His career needs no recounting but what has happened since its finish is a story of renewed purpose and value at the start of middle age which last night brought him to this gala occasion.

Four charities - the Air Ambulance, Birmingham Children's Hospital, MacMillan's Cancer Support and his old friends at Promise Dreams - benefitted specifically from the occasion which, even before auctions and raffles had begun, had raised £22,000.

But Bull will hope with some confidence there will be plenty more where that came from as he follows his instincts of how best to utilise a career which brought him unimagined success and rewards.

"I wanted Air Ambulance to be one of the benefitting charities," he told the gathering at one stage, "because every time you see an accident on the other side of the road, all you do is go past it 'rubber necking.' But one of those days it could be you and that's when you will thank God there is an organisation like Air Ambulance to help."

Simple stuff - but true. Bull's night, though, would not have had an extra special quality about it had it not been for the presence of Plant who gave up a plan to celebrate his 62nd birthday by "taking my missus to the pictures at Merry Hill" to deliver on a promise.
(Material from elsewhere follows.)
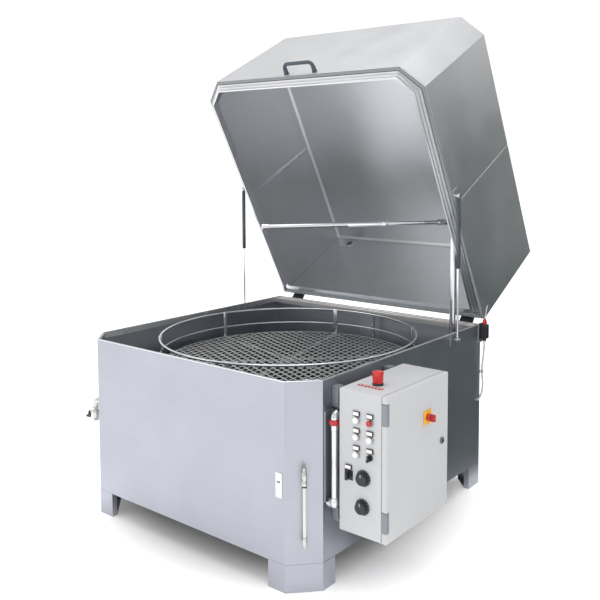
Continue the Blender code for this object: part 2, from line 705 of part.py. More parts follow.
def spray_pipes():
    elbow_drop = 0.060
    top = Vector((*RISER, UPPER_ARM_Z))
    arm_way = toward(top, (*ARM_END, UPPER_ARM_Z))
    bend = rounded_path([(*RISER, RISER_FOOT), top, top + arm_way * elbow_drop], 0.035)
    manifold = node("spray_manifold", swept(bend, RISER_RADIUS, 12), TUBE_STEEL, smooth=True)
    side_x, side_y = SIDE_PIPE
    side_low = 0.400
    side_corners = [
        (*RISER, side_low),
        (RISER[0], side_y, side_low),
        (side_x, side_y, side_low),
        (side_x, side_y, 0.860),
    ]
    side_route = rounded_path(side_corners, 0.03)
    lower_start = Vector((*RISER, LOWER_ARM_Z))
    lower_way = toward(lower_start, (0, 0, LOWER_ARM_Z))
    tee = swept([lower_start, lower_start + lower_way * 0.045], 0.016, 12)
    lower_collar = placed(cylinder(0.0205, LOWER_ARM_Z - 0.025, LOWER_ARM_Z + 0.025, 12), (*RISER, 0))
    combine(manifold, [swept(side_route, SIDE_PIPE_RADIUS, 8), tee, lower_collar], "UNION")
    arm_start = top + arm_way * (elbow_drop + GAP)
    arm_end = Vector((*ARM_END, UPPER_ARM_Z))
    arm = node("upper_spray_arm", swept([arm_start, arm_end], ARM_RADIUS, 12), TUBE_STEEL, smooth=True)
    cap = swept([arm_end - arm_way * 0.030, arm_end + arm_way * 0.006], ARM_RADIUS + 0.004, 12)
    sleeve_at = arm_start + (arm_end - arm_start) * 0.33
    sleeve = swept([sleeve_at, sleeve_at + arm_way * 0.028], ARM_RADIUS + 0.003, 12)
    joint = swept([arm_start, arm_start + arm_way * 0.035], ARM_RADIUS + 0.005, 12)
    combine(arm, [cap, sleeve, joint], "UNION")
    low_from = lower_start + lower_way * (0.045 + GAP)
    low_to = Vector((0, 0, LOWER_ARM_Z)) - lower_way * 0.075
    low = node("lower_spray_arm", swept([low_from, low_to], ARM_RADIUS, 12), TUBE_STEEL, smooth=True)
    low_cap = swept([low_to - lower_way * 0.02, low_to + lower_way * 0.006], ARM_RADIUS + 0.003, 12)
    combine(low, [low_cap], "UNION")


# Fittings on the outside -----------------------------------------------------


def outlet_tap():
    wall, z_high, z_low = -HALF_WIDTH - GAP, 0.505, 0.395
    out = -HALF_WIDTH - TAP_REACH
    route = rounded_path([(wall, TAP_Y, z_high), (out, TAP_Y, z_high), (out, TAP_Y, z_low)], 0.035, 5)
    tap = node("tap_body", swept(route, 0.0165, 12), BRASS, smooth=True)
    flange = placed(cylinder(0.028, 0, 0.010, 20), (wall, TAP_Y, z_high), "-X")
    valve_z, stem = 0.432, 0.012
    body = cylinder(0.022, valve_z - 0.026, valve_z + 0.026, 12)
    boss = placed(cylinder(0.010, 0, 0.022 + stem), (out, TAP_Y, valve_z), "-X")
    combine(tap, [flange, placed(body, (out, TAP_Y, 0)), boss], "UNION")
    start = out - 0.022 - stem - GAP
    tip = -HALF_WIDTH - TAP_LEVER_REACH
    outline = [(start, valve_z - 0.009), (start, valve_z + 0.009), (start - 0.008, valve_z + 0.009)]
    outline += [(tip, valve_z - 0.028), (tip, valve_z - 0.042), (start - 0.010, valve_z - 0.009)]
    shape = bmesh.new()
    base = shape.faces.new([shape.verts.new((x, TAP_Y - 0.009, z)) for x, z in outline])
    raised = bmesh.ops.extrude_face_region(shape, geom=[base])["geom"]
    moved = [item for item in raised if isinstance(item, bmesh.types.BMVert)]
    bmesh.ops.translate(shape, vec=(0, 0.018, 0), verts=moved)
    node("tap_lever", shape, BLACK_PLASTIC, origin=(start, TAP_Y, valve_z))


def fill_pipe():
    wall, x, y = HALF_WIDTH + 0.0065, 0.778, -0.612
    low, high, back = 0.380, 0.757, -0.300
    corners = [(wall, y, low), (x, y, low), (x, y, high), (x, back, high), (HALF_WIDTH + GAP, back, high)]
    pipe = node("fill_pipe", swept(rounded_path(corners, 0.018, 3), 0.0155, 12), TUBE_STEEL, smooth=True)
    elbow_profile = [(0, -0.021), (0.014, -0.017), (0.021, -0.006)]
    elbow_profile += [(0.021, 0.008), (0.0165, 0.024), (0, 0.024)]
    elbow = placed(turned(elbow_profile, 14), (x, y, low))
    socket = placed(cylinder(0.0205, 0, 0.018, 14), (wall, y, low), "X")
    combine(pipe, [elbow, socket], "UNION")
    bore, chamfer, face, ring_low, ring_high = 0.0160, 0.0225, 0.0250, 0.715, 0.737
    ring_profile = [(bore, ring_low), (chamfer, ring_low), (face, ring_low + 0.005)]
    ring_profile += [(face, ring_high - 0.005), (chamfer, ring_high), (bore, ring_high)]
    ring = placed(turned(ring_profile, 20, closed=True), (x, y, 0))
    node("pipe_ring", ring, RED_PLASTIC, smooth=True)


def level_gauge():
    middle = Vector((HALF_WIDTH - CORNER_CUT / 2, -HALF_DEPTH + CORNER_CUT / 2, 0))
    out = Vector((1, -1, 0)).normalized()
    centre = middle + out * 0.030
    tube = placed(cylinder(0.0075, 0.208, 0.543, 12), centre)
    gauge = node("level_gauge", tube, WHITE_PLASTIC, smooth=True)
    pieces = [
        placed(cylinder(0.0125, 0.473, 0.548, 12), centre),
        placed(cylinder(0.011, 0.203, 0.248, 12), centre),
    ]
    for height in (0.510, 0.225):
        lift = Vector((0, 0, height))
        pieces.append(swept([middle + out * GAP + lift, centre + lift], 0.008, 8))
        pieces.append(swept([middle + out * GAP + lift, middle + out * 0.006 + lift], 0.013, 12))
    combine(gauge, pieces, "UNION")


def limit_switch():
    plate = HALF_WIDTH + 0.004 + GAP
    low, high, x, y = 0.820, 0.899, 0.7625, 0.763
    housing = box((plate, y - 0.020, low), (plate + 0.034, y + 0.020, high))
    body = node("limit_switch_body", housing, BLACK_PLASTIC)
    gland = placed(cylinder(0.009, low - 0.012, low + 0.002, 12), (x, y, 0))
    combine(body, [gland], "UNION")
    cap_low, cap_high = high + 0.0032, high + 0.035
    cap_profile = [(0, cap_low), (0.013, cap_low), (0.014, cap_low + 0.013), (0.009, cap_high), (0, cap_high)]
    cap = placed(turned(cap_profile, 16), (x, y, 0))
    lever = node("limit_switch_rod", cap, RED_PLASTIC, origin=(x, y, high), smooth=True)
    rod = swept([(x, y, 0.925), (x + 0.004, y + 0.006, 0.965), (x + 0.008, y + 0.012, 1.005)], 0.0035, 6)
    combine(lever, [rod], "UNION")
    route = smooth_path([
        (x, y, low - 0.0126),
        (x, y, low - 0.024),
        (0.7600, 0.764, 0.760),
        (0.7540, 0.764, 0.700),
        (0.7500, 0.759, 0.635),
        (0.7510, 0.770, 0.575),
        (0.7500, 0.768, 0.528),
        (0.7490, 0.748, 0.497),
        (0.7480, 0.722, 0.480),
    ], 4)
    node("switch_conduit", swept(route, 0.0055, 8), GREY_PVC, smooth=True)


# Control cabinet -------------------------------------------------------------


def cabinet():
    low, high = CABINET_LOW, CABINET_HIGH
    case = node("cabinet_box", box(low, high), POWDER_COAT)
    wall = Vector((CABINET_SHEET,) * 3)
    hollow_high = Vector((high.x + 0.05, high.y - wall.y, high.z - wall.z))
    combine(case, [box(low + wall, hollow_high)], "DIFFERENCE")
    near, far = DOOR_FACE_X - 0.040, DOOR_FACE_X + 0.005
    blocks = [box((near, low.y - 0.014, z0), (far, low.y + 0.001, z1)) for z0, z1 in HINGE_BLOCKS]
    combine(case, blocks, "UNION")
    slab = box((high.x + 0.0005, low.y, low.z), (DOOR_FACE_X, high.y, high.z))
    door = node("cabinet_door", slab, POWDER_COAT, origin=(DOOR_FACE_X - 0.007, low.y - 0.007, low.z))
    margin, behind = 0.012, high.x - 0.01
    pan_high = (DOOR_FACE_X - CABINET_SHEET, high.y - margin, high.z - margin)
    cuts = [box((behind, low.y + 0.030, low.z + margin), pan_high)]
    for z0, z1 in HINGE_BLOCKS:
        cuts.append(box((behind, low.y - 0.01, z0 - 0.002), (DOOR_FACE_X + 0.01, low.y + 0.018, z1 + 0.002)))
    combine(door, cuts, "DIFFERENCE")
    wall_x = HALF_WIDTH + GAP
    for name, z0, z1 in (("top", 0.776, 0.866), ("bottom", 0.290, 0.372)):
        back, middle = low.x - GAP, (z0 + z1) / 2
        mount = box((wall_x, -0.585, z0), (back, -0.545, z1))
        rail = box((wall_x + 0.044, -0.580, middle - 0.012), (back, -0.180, middle + 0.012))
        far = box((wall_x, -0.200, z0), (back, -0.158, z1))
        combine(node(f"cabinet_mount_{name}", mount, RUBBER), [rail, far], "UNION")


def cabinet_top():
    z = CABINET_HIGH.z + GAP
    profile = [(0, z), (0.024, z), (0.024, z + 0.008), (0.0225, z + 0.009)]
    profile += [(0.0245, z + 0.054), (0.021, z + 0.058), (0, z + 0.058)]
    node("beacon", placed(turned(profile, 24), (0.917, -0.500, 0)), RED_PLASTIC, smooth=True)


def front_control(name, x, z, profile, finish, steps=20):
    """A turned control on the cabinet's front, its profile's heights measured outwards from the front."""
    origin = (x, CABINET_LOW.y - GAP, z)
    return node(name, placed(turned(profile, steps), origin, "-Y"), finish, origin=origin, smooth=True)


def cabinet_controls():
    buttons = (
        ("button_pump", 0.902, 0.763, WHITE_PLASTIC),
        ("button_heater", 0.902, 0.694, WHITE_PLASTIC),
        ("button_basket", 0.902, 0.622, WHITE_PLASTIC),
        ("button_stop", 0.968, 0.763, RED_PLASTIC),
        ("button_light", 0.968, 0.694, WHITE_PLASTIC),
    )
    stroke = 0.004
    for name, x, z, finish in buttons:
        r = BUTTON_RADIUS
        profile = [(0, stroke), (r, stroke), (r, 0.012), (r - 0.002, 0.015), (0, 0.015)]
        front_control(name, x, z, profile, finish, 16)
    knob = [(0, 0), (0.013, 0), (0.013, 0.008), (0.0095, 0.010), (0.0085, 0.026), (0, 0.026)]
    front_control("selector_knob", 0.968, 0.622, knob, BLACK_PLASTIC, 16)
    dial = [(0, 0), (0.034, 0), (0.034, 0.004), (0.029, 0.006), (0.0265, 0.024), (0.024, 0.027), (0, 0.027)]
    front_control("thermostat_dial", 0.936, 0.531, dial, BLACK_PLASTIC, 24)
    front_control("timer_dial", 0.932, 0.411, dial, BLACK_PLASTIC, 24)
    y = CABINET_LOW.y - GAP
    base = [(0, 0), (0.0150, 0), (0.0150, 0.010), (0, 0.010)]
    switch = front_control("mode_switch", 0.863, 0.528, base, BLACK_PLASTIC, 16)
    combine(switch, [box((0.8575, y - 0.024, 0.511), (0.8685, y - 0.006, 0.545))], "UNION")
    face = DOOR_FACE_X + GAP
    centre = (face, -0.322, 0.724)
    disc = placed(cylinder(0.019, 0.004, 0.020, 24), centre, "X")
    grip = node("main_switch_handle", disc, RED_PLASTIC, origin=centre)
    half = Vector((0, 0.007, 0.023))
    bar = box(
        Vector(centre) + Vector((0.010, 0, 0)) - half,
        Vector(centre) + Vector((SWITCH_PROUD - GAP, 0, 0)) + half,
    )
    combine(grip, [bar], "UNION")
    lock_at = (face, -0.200, 0.588)
    lock = [(0, 0), (0.015, 0), (0.015, 0.004), (0.012, 0.007), (0, 0.007)]
    node("door_lock", placed(turned(lock, 20), lock_at, "X"), ZINC, origin=lock_at, smooth=True)


tank_walls()
tank_legs()
tank_floor_and_rim()
lid_walls()
lid_rim()
lid_fittings()
hinges()
gas_springs()
basket()
drive()
pump_and_heater()
spray_pipes()
outlet_tap()
fill_pipe()
level_gauge()
limit_switch()
cabinet()
cabinet_top()
cabinet_controls()
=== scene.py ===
"""Looks of the open parts washer: finishes for its sheet metal and the fine pieces around its frame.

Metres, +Z up. Most shapes are drawn in the tank's own frame, whose origin is on the floor under the
tank's centre, and the lid's shapes are drawn with the lid shut and then opened about its hinge.
"""

import json
import math

import bmesh
import bpy
from mathutils import Matrix, Vector


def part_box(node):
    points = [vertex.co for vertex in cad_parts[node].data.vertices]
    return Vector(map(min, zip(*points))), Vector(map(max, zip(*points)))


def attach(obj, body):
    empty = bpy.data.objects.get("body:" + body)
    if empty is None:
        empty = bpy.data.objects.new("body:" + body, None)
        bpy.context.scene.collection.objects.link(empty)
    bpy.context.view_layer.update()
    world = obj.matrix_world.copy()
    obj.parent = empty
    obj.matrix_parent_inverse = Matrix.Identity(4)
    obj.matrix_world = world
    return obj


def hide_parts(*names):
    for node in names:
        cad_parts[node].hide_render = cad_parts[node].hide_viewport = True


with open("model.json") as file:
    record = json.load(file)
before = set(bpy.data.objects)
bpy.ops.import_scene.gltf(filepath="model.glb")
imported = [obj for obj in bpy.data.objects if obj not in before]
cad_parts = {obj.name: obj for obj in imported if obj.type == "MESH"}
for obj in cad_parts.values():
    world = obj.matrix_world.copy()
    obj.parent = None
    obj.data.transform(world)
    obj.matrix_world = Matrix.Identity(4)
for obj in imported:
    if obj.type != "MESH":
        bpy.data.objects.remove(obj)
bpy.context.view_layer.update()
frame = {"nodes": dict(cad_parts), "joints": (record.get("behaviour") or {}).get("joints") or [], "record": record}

# Places read from the frame -----------------------------------------------------------------

front_low, front_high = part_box("front_panel")
rear_low, rear_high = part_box("rear_panel")
HALF_WIDTH = (front_high.x - front_low.x) / 2
HALF_DEPTH = (rear_high.y - front_low.y) / 2
TANK_TOP = front_high.z
TANK_BOTTOM = front_low.z
SHEET = rear_high.y - rear_low.y
ORIGIN = Vector(((front_low.x + front_high.x) / 2, (front_low.y + rear_high.y) / 2, 0))
CORNER_CUT = 0.113
CUT_FACTOR = math.sqrt(2) - 1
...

Rounding up his pals from Worcester-based band The Underdogs and then calling on the owner's daughter Lindsey Morgan to join him, Plant brought his mini-gig to a close with a wonderful rendition of Zeppelin's classic "Whole Lotta' Love."

Film of Plant's old band performing the song at Knebworth in 1979 has clocked more than two million views on YouTube - the 270 punters who heard last night's stripped-down version will have considered it a privilege to be there.

Plant, though, is a Bully devotee having watched the goalscorer's exploits drag the team, and with it the club, back from the precipice in the dark days of the 1980s.

In those days, Plant shunned watching Wolves with "the suits" and stayed on the crumbling terracing. He is happy now, however, to have taken on a more formal role as a vice president having been hugely impressed by the club's sense of direction and purpose under Morgan.

"I was five when my dad took me down for the first time and Billy Wright waved at me," said Plant. "Honest, he did. And that was it - I was hooked from that moment. But I always loved watching Bully play . . ."

He means it too. The rock star's devotion is such that when the star item in last night's auction was under-performing - the World Cup ball Bull brought home from Italia '90 signed by the entire squad - he returned from saying his goodbyes to snap it up for £3,000.

Plant's special performance did more than provide a fitting launch to Bull's foundation, which will act as an umbrella to raise funds for a range of groups supporting the sick and needy around the Black Country.

It added to an unmistakeable feelgood factor now running through Molineux at a critical moment in the club's planning.

There is growing confidence that the hand-in-hand projects of Premier League security and major stadium development can be achieved and advance Wolves to . . . well, to who knows where?

But whatever stories are to be written in this new era of promise, they will have to go some to match the tale of the kid from the backstreets of Tipton.